There’s confusion over the Instruction Set Architecture (ISA) supported by M4 cores. This is explained in the LLVM source, where it’s claimed that they’re “technically” ARMv9.2-A, but without its Scalable Vector Extension (SVE). Some might consider that’s closer to ARMv8.7-A, one version more recent than the M3’s ARMv8.6-A.

Although this is now fully supported in LLVM clang, it’s not clear how fully it’s supported by Xcode, for example.

Power

When shut down, a P core consumes no power, of course, and at idle with no active residency, it uses only 1-2 mW, according to measurements reported by powermetrics.

Maximum power consumption rises to approximately 1,400 mW when running intensive floating point calculations at 100% active residency, and to approximately 3,230 mW when running NEON vector instructions at 100% active residency.

macOS core allocation

Threads are normally allocated by macOS to an available P core when their designated Quality of Service (QoS) is higher than 9 (Background), for example when using Dispatch, formerly branded Grand Central Dispatch (GCD). Running threads may also be moved periodically between P cores in the same cluster, and between clusters. Previous M-series chips appear to move threads less frequently, and may leave them to run to completion after several seconds on the same core, but threads appear to be considerably more mobile when running on M4 P cores.

VM4core4threadPcoresARes

This bar chart shows 4 threads from 4 virtual CPUs in a VM running for 3 seconds at 100% active residency. For almost all that period, the threads remain running on the 4 physical cores of the first P cluster in this M1 Max, with the second P cluster remaining idle for much of that time.
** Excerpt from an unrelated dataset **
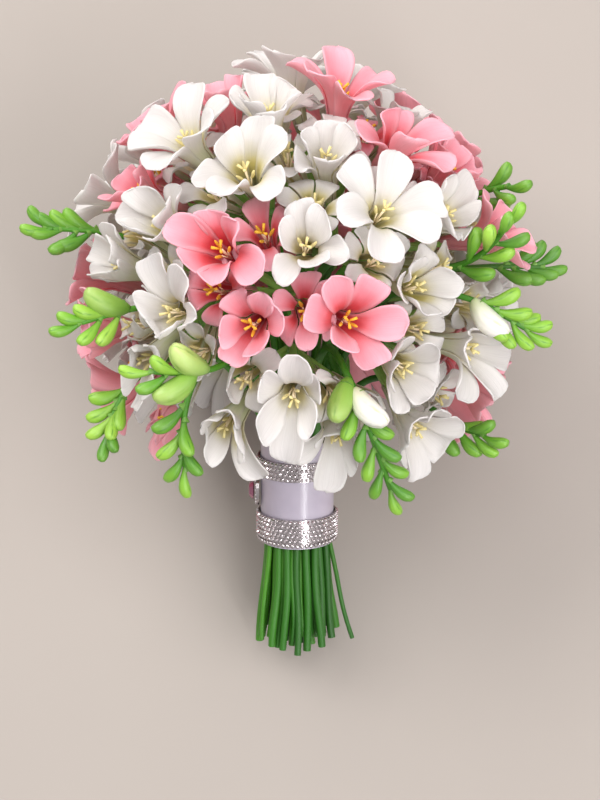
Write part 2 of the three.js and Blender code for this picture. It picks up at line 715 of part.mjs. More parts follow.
function wrapHandle() {
  const handle = new THREE.Group();
  const profile = [
    [WRAP.inner, WRAP.from], [WRAP.outer, WRAP.from], [WRAP.outer, WRAP.to],
    [WRAP.inner, WRAP.to], [WRAP.inner, WRAP.from],
  ].map(([radius, height]) => new THREE.Vector2(radius, height));
  const satin = mesh("satin_wrap", new THREE.LatheGeometry(profile, WRAP.sides), "satin");
  satin.rotation.x = Math.PI / 2;
  handle.add(satin);
  BANDS.forEach((band) => handle.add(mesh(band.name, bandGeometry(band), "rhinestone")));
  const seat = WRAP.outer + GAP;
  const setting = [[0, 0.9], [0.8, 1], [BROOCH.setting, 0.94]];
  const stone = [[0, 0.9], [1, 1], [BROOCH.stone, 0.55]];
  const plate = mesh("brooch_setting", ovalGeometry(setting, BROOCH.length, BROOCH.width, 20), "setting");
  plate.position.set(-seat, 0, BROOCH.height);
  const inset = [BROOCH.length - 2 * BROOCH.rim, BROOCH.width - 2 * BROOCH.rim];
  const gem = mesh("brooch_stone", ovalGeometry(stone, ...inset, 12), "stone");
  gem.position.set(-seat - BROOCH.setting - GAP, 0, BROOCH.height);
  handle.add(plate, gem);
  return handle;
}

// Tips the upright bouquet onto its back and puts the middle of its underside at the origin.
function layDown(bouquet) {
  const lying = new THREE.Group();
  bouquet.rotation.x = radians(TILT - 90);
  lying.add(bouquet);
  const box = new THREE.Box3().setFromObject(lying, true);
  const middle = box.getCenter(new THREE.Vector3());
  bouquet.position.set(-middle.x, -middle.y, -box.min.z);
  return lying;
}

export default layDown(growBouquet());
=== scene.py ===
"""A hand-tied bouquet of white and pink freesias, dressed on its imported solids.

The bouquet is planned upright in millimetres, as it would be tied: the handle stands on +Z, the
front faces -Y, and the florets make a ball. The plan is then tipped onto its back with the solids.
"""

from __future__ import annotations

import logging
import math
from collections.abc import Callable, Iterable, Iterator, Sequence
from dataclasses import dataclass, field
from enum import Enum
from functools import partial

import bpy
import numpy as np
from mathutils import Matrix, Vector

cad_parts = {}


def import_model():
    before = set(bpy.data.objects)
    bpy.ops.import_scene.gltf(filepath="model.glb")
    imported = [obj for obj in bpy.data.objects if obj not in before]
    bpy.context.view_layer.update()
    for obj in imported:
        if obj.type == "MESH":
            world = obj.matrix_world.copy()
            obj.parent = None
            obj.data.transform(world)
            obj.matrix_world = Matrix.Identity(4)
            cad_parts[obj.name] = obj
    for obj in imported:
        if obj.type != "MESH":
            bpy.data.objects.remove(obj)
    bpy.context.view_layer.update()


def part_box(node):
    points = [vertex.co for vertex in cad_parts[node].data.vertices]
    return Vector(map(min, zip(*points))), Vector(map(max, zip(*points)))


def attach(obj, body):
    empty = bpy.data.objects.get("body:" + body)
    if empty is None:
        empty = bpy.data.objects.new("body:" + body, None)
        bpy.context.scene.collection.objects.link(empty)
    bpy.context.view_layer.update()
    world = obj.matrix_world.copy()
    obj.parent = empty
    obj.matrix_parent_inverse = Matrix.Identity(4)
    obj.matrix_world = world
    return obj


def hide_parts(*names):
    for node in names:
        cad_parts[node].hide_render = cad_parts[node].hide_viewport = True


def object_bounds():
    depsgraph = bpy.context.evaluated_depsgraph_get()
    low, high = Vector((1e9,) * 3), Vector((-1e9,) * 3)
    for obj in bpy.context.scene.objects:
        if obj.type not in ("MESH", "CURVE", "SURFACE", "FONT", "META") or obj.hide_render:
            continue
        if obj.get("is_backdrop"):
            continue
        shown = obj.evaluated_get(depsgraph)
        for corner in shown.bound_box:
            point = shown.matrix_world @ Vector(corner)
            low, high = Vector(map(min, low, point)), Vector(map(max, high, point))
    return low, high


log = logging.getLogger("freesias")

MM = 0.001
GOLDEN = 0.61803398875
GOLDEN_ANGLE = 2.39996322973
FULL_TURN = 2 * math.pi
TOUCHING_GAP = 0.3
Array = np.ndarray
Vec3 = tuple[float, float, float]
Stops = tuple[tuple[float, str], ...]
Axes = tuple[Array, Array, Array]
Piece = bpy.types.Object
Handed = tuple[Piece, tuple[str, ...]]
Socket = bpy.types.NodeSocket
AddNode = Callable[..., Socket]


class Colour(Enum):
    """The two kinds of freesia in the bouquet."""

    WHITE = "white"
    PINK = "pink"


def vec(x: float, y: float, z: float) -> Array:
    """A point or direction in double precision."""
    return np.array((x, y, z), float)


def around(turn: float) -> Array:
    """The level direction at a turn about the upright axis, in radians."""
    return vec(math.cos(turn), math.sin(turn), 0)


def length_of(v: Array) -> float:
    """The length of a vector."""
    return math.sqrt(float(v @ v))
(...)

The following charts show 4 threads of intensive in-core floating point arithmetic running on the P cores of an M4 Pro.

m4threads1clusters

When viewed by cluster, those threads are loaded first onto the second P cluster (red bars), where they run for 0.4 seconds before being moved to the first cluster (pale blue bars). After running there for 1.3 seconds, they’re moved back to the second cluster for a further 1.3 seconds, before completing on the first cluster.

The next two bar charts show each cluster separately, illustrating thread mobility within them.

m4threads2cluster1

When running on the first cluster (above), threads appear to be moved to a different core approximately every 0.3 second, as they do when on the second cluster (below).

m4threads3cluster2

m4threads4frequency

Cluster frequency matches this movement, with each cluster being run up to maximum frequency (shown here averaged across the whole cluster) to process the threads running on its cores. The black line below those for the P clusters shows the small changes in average frequency for the E cluster over this period.

m4threads5power

This last chart shows the total CPU power use in mW over the same period. Of particular interest here is the consistent difference in power use reported by powermetrics between the two P clusters: the first (P0) used a steady 6,000 mW when running these four threads, whereas the second (P1) used slightly less, at 5,700-5,800 mW. That could be the result of measurement error in powermetrics, peculiar to this particular chip, or could reflect an underlying difference between the two clusters.

Thread mobility makes interpreting CPU History in Activity Monitor difficult, as the fastest frequency of sampling available there is every second, while powermetrics was sampling every 0.1 second when gathering the data above. As groups of threads may be moved between clusters every 1.3 seconds or so, this can give the impression that threads are being run on both clusters simultaneously. Once again, great care is needed when interpreting the data shown by Activity Monitor.

Key information

  • Current M4 chips offer 4-12 CPU P cores.
  • M4 P cores are arranged in clusters of up to 6, sharing L2 cache and running at a common frequency.
  • P core clusters can be shut down, idling at their minimum frequency of 1,260 MHz, or at one of 18 set frequencies up to a maximum of 4,512 MHz, as controlled by macOS.
  • Their instruction set is “technically” ARMv9.2-A, but without its Scalable Vector Extension (SVE).
  • They use 1-2 mW when idle, rising to peaks of 1,400 mW (floating point) or 3,230 mW (NEON vector code).
  • macOS preferentially allocates them threads at all QoS higher than 9 (Background).
  • Threads running on M4 P cores are mobile, and may be moved to another core in the same cluster frequently, and after just over a second may be transferred to a core in the other P cluster, when available.
  • Thread mobility makes interpretation of the CPU History window in Activity Monitor very difficult.

Explainer

Residency is the percentage of time a core is in a specific state. Idle residency is thus the percentage of time that core is idle and not processing instructions. Active residency is the percentage of time it isn’t idle, but is actively processing instructions. Down residency is the percentage of time the core is shut down. All these are independent of the core’s frequency or clock speed.